▶ **Task goal**:
From the listing below, select every line where the word "scene" appears.

** start of Material for this exercise **

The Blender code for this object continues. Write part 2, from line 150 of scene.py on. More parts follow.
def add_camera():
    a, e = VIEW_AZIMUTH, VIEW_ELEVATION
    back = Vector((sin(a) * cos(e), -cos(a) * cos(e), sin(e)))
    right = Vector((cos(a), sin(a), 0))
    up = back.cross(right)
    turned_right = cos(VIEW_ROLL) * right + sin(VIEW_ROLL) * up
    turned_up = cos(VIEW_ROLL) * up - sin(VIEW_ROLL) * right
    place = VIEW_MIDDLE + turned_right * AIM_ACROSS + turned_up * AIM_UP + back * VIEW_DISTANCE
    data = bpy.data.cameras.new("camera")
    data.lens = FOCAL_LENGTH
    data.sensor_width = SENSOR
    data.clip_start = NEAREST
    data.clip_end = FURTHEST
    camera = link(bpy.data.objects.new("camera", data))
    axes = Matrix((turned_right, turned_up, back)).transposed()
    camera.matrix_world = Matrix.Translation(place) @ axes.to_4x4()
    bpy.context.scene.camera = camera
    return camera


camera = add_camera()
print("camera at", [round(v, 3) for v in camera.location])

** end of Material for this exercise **
** start of Material for this exercise **

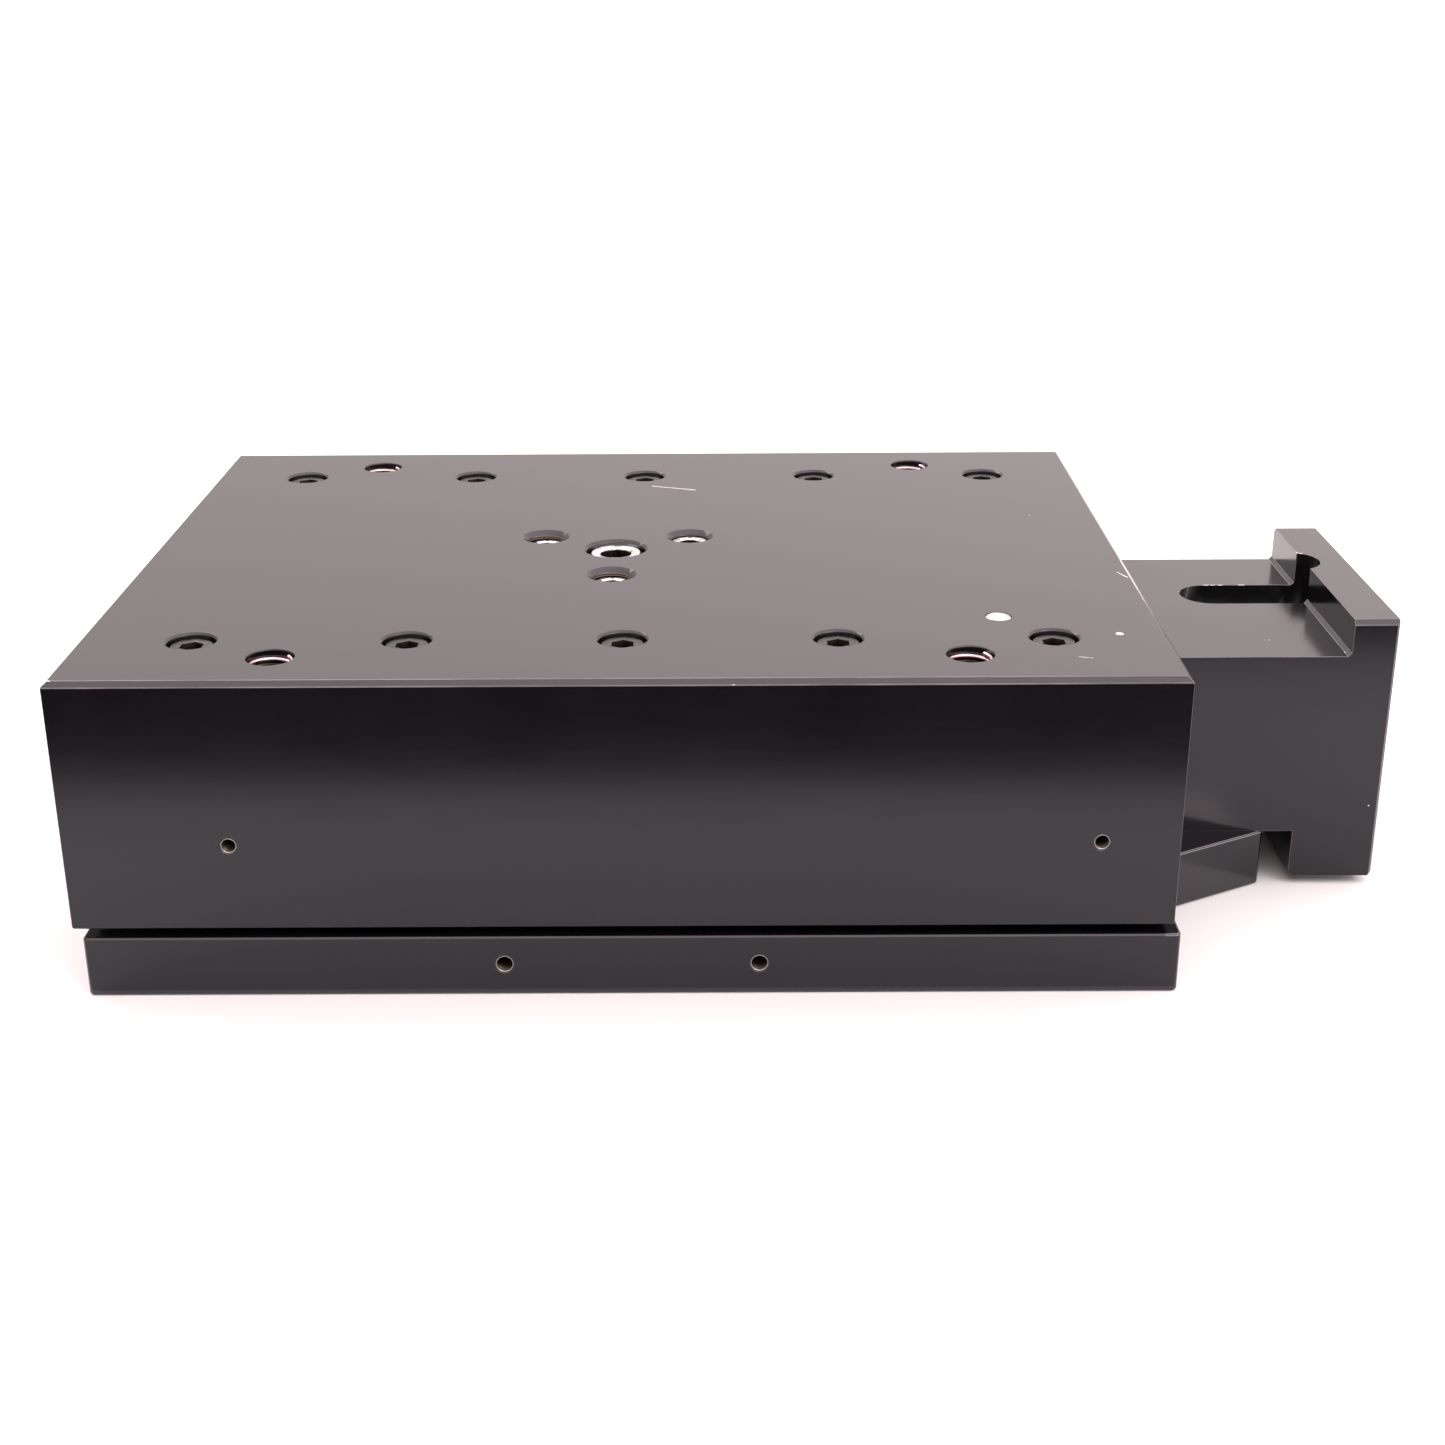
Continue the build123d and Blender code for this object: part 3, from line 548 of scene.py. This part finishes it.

** end of Material for this exercise **
** start of Material for this exercise **

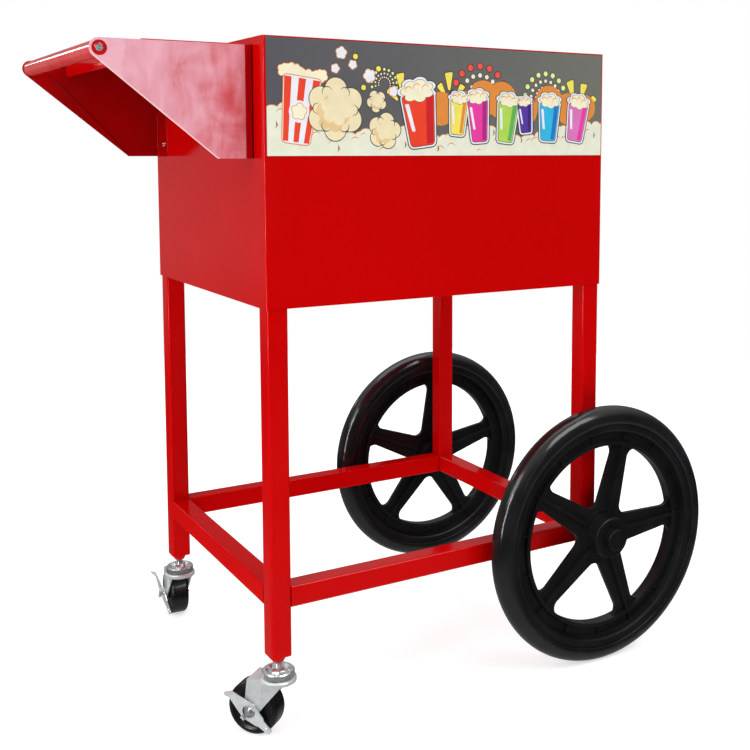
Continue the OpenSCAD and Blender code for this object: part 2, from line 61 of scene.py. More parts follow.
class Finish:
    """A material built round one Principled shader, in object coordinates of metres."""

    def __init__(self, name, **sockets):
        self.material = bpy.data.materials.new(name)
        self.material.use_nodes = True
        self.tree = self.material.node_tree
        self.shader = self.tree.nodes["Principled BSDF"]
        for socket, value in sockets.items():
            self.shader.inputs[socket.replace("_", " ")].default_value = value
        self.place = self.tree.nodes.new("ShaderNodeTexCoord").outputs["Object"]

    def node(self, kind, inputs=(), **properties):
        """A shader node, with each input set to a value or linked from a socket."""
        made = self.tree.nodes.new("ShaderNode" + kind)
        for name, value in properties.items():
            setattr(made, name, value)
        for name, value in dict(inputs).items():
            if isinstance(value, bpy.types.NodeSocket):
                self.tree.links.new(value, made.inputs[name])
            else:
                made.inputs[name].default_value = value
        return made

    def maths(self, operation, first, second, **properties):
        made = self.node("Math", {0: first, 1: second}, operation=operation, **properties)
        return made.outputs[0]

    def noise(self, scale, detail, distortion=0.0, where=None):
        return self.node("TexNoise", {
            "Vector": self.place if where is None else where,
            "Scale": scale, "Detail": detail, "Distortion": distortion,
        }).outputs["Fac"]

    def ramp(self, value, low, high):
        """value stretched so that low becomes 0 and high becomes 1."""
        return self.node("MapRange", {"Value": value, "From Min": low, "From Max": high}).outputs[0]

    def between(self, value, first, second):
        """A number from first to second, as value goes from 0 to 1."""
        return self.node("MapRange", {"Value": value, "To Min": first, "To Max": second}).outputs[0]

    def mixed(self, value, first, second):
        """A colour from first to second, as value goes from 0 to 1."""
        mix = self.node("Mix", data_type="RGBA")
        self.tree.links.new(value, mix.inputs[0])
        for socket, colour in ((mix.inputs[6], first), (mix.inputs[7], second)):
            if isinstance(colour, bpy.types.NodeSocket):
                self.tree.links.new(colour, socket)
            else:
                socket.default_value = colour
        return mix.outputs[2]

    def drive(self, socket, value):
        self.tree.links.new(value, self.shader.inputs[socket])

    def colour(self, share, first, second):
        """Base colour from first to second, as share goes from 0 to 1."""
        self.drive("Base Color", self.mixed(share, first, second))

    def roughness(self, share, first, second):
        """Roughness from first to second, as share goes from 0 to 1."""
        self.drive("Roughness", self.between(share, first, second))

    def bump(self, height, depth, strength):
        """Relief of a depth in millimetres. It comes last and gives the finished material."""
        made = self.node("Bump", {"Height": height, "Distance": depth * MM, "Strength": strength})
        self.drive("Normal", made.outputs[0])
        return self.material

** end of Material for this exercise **

▶ **Response to this exercise**:
The Blender code for this object continues. Write part 2, from line 150 of scene.py on. More parts follow.
    bpy.context.scene.camera = camera
Continue the build123d and Blender code for this object: part 3, from line 548 of scene.py. This part finishes it.
Continue the OpenSCAD and Blender code for this object: part 2, from line 61 of scene.py. More parts follow.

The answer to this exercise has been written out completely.